§ Description of the task:
Your task is to write out the complete listing exactly as it is shown.
((
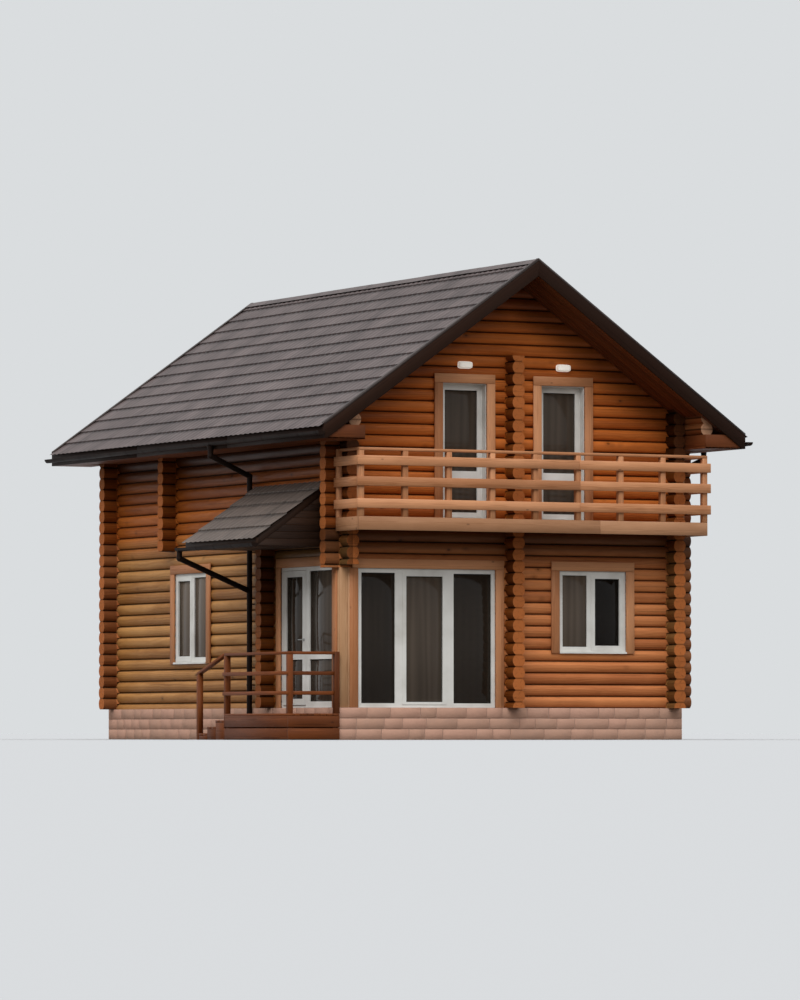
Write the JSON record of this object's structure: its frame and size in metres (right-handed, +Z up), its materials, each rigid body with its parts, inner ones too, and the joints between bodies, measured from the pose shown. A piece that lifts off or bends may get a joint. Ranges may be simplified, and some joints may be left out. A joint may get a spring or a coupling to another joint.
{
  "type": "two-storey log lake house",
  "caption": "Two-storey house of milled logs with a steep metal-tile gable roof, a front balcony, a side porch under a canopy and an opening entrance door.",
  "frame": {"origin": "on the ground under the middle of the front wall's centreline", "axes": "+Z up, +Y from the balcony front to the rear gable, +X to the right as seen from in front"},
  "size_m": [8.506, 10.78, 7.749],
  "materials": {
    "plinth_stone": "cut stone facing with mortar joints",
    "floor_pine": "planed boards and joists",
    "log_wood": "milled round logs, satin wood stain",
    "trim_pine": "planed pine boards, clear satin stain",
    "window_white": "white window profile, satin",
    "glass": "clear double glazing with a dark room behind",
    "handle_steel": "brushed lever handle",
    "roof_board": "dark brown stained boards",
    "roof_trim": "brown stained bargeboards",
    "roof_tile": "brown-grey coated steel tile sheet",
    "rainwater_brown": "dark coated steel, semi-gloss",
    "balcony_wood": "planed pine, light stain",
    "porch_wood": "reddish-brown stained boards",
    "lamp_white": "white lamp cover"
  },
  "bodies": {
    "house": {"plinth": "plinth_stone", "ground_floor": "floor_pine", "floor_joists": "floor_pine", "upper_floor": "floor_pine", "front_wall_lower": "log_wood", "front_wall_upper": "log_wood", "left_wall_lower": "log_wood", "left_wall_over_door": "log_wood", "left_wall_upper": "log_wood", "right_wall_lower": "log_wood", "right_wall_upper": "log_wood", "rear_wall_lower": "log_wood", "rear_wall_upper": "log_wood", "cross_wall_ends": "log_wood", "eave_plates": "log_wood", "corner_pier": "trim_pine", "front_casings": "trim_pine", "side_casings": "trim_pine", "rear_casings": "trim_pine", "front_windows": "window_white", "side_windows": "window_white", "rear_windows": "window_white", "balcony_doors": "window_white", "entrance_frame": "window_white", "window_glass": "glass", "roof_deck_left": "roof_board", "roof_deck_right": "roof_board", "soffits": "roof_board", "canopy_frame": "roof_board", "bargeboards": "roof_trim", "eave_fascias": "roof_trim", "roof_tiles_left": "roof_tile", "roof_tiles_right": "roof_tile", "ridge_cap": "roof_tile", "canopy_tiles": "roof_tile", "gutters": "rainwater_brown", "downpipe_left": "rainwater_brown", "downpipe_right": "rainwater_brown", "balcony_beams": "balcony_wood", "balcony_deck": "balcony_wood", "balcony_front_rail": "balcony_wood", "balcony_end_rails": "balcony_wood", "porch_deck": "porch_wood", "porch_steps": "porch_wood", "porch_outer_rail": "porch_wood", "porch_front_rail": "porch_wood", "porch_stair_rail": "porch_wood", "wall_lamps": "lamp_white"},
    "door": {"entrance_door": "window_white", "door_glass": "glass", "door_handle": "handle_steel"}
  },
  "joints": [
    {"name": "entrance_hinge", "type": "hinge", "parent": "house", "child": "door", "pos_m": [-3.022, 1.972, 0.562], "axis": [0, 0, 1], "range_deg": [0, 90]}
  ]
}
))
§ Answer in full:
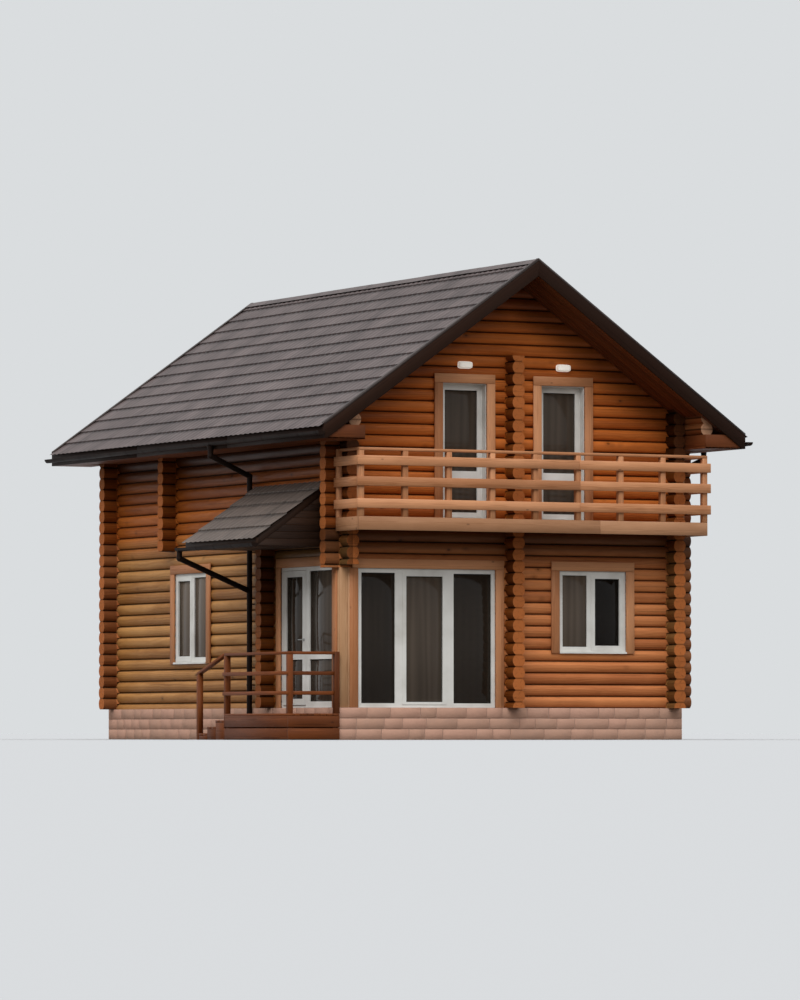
Write the JSON record of this object's structure: its frame and size in metres (right-handed, +Z up), its materials, each rigid body with its parts, inner ones too, and the joints between bodies, measured from the pose shown. A piece that lifts off or bends may get a joint. Ranges may be simplified, and some joints may be left out. A joint may get a spring or a coupling to another joint.
{
  "type": "two-storey log lake house",
  "caption": "Two-storey house of milled logs with a steep metal-tile gable roof, a front balcony, a side porch under a canopy and an opening entrance door.",
  "frame": {"origin": "on the ground under the middle of the front wall's centreline", "axes": "+Z up, +Y from the balcony front to the rear gable, +X to the right as seen from in front"},
  "size_m": [8.506, 10.78, 7.749],
  "materials": {
    "plinth_stone": "cut stone facing with mortar joints",
    "floor_pine": "planed boards and joists",
    "log_wood": "milled round logs, satin wood stain",
    "trim_pine": "planed pine boards, clear satin stain",
    "window_white": "white window profile, satin",
    "glass": "clear double glazing with a dark room behind",
    "handle_steel": "brushed lever handle",
    "roof_board": "dark brown stained boards",
    "roof_trim": "brown stained bargeboards",
    "roof_tile": "brown-grey coated steel tile sheet",
    "rainwater_brown": "dark coated steel, semi-gloss",
    "balcony_wood": "planed pine, light stain",
    "porch_wood": "reddish-brown stained boards",
    "lamp_white": "white lamp cover"
  },
  "bodies": {
    "house": {"plinth": "plinth_stone", "ground_floor": "floor_pine", "floor_joists": "floor_pine", "upper_floor": "floor_pine", "front_wall_lower": "log_wood", "front_wall_upper": "log_wood", "left_wall_lower": "log_wood", "left_wall_over_door": "log_wood", "left_wall_upper": "log_wood", "right_wall_lower": "log_wood", "right_wall_upper": "log_wood", "rear_wall_lower": "log_wood", "rear_wall_upper": "log_wood", "cross_wall_ends": "log_wood", "eave_plates": "log_wood", "corner_pier": "trim_pine", "front_casings": "trim_pine", "side_casings": "trim_pine", "rear_casings": "trim_pine", "front_windows": "window_white", "side_windows": "window_white", "rear_windows": "window_white", "balcony_doors": "window_white", "entrance_frame": "window_white", "window_glass": "glass", "roof_deck_left": "roof_board", "roof_deck_right": "roof_board", "soffits": "roof_board", "canopy_frame": "roof_board", "bargeboards": "roof_trim", "eave_fascias": "roof_trim", "roof_tiles_left": "roof_tile", "roof_tiles_right": "roof_tile", "ridge_cap": "roof_tile", "canopy_tiles": "roof_tile", "gutters": "rainwater_brown", "downpipe_left": "rainwater_brown", "downpipe_right": "rainwater_brown", "balcony_beams": "balcony_wood", "balcony_deck": "balcony_wood", "balcony_front_rail": "balcony_wood", "balcony_end_rails": "balcony_wood", "porch_deck": "porch_wood", "porch_steps": "porch_wood", "porch_outer_rail": "porch_wood", "porch_front_rail": "porch_wood", "porch_stair_rail": "porch_wood", "wall_lamps": "lamp_white"},
    "door": {"entrance_door": "window_white", "door_glass": "glass", "door_handle": "handle_steel"}
  },
  "joints": [
    {"name": "entrance_hinge", "type": "hinge", "parent": "house", "child": "door", "pos_m": [-3.022, 1.972, 0.562], "axis": [0, 0, 1], "range_deg": [0, 90]}
  ]
}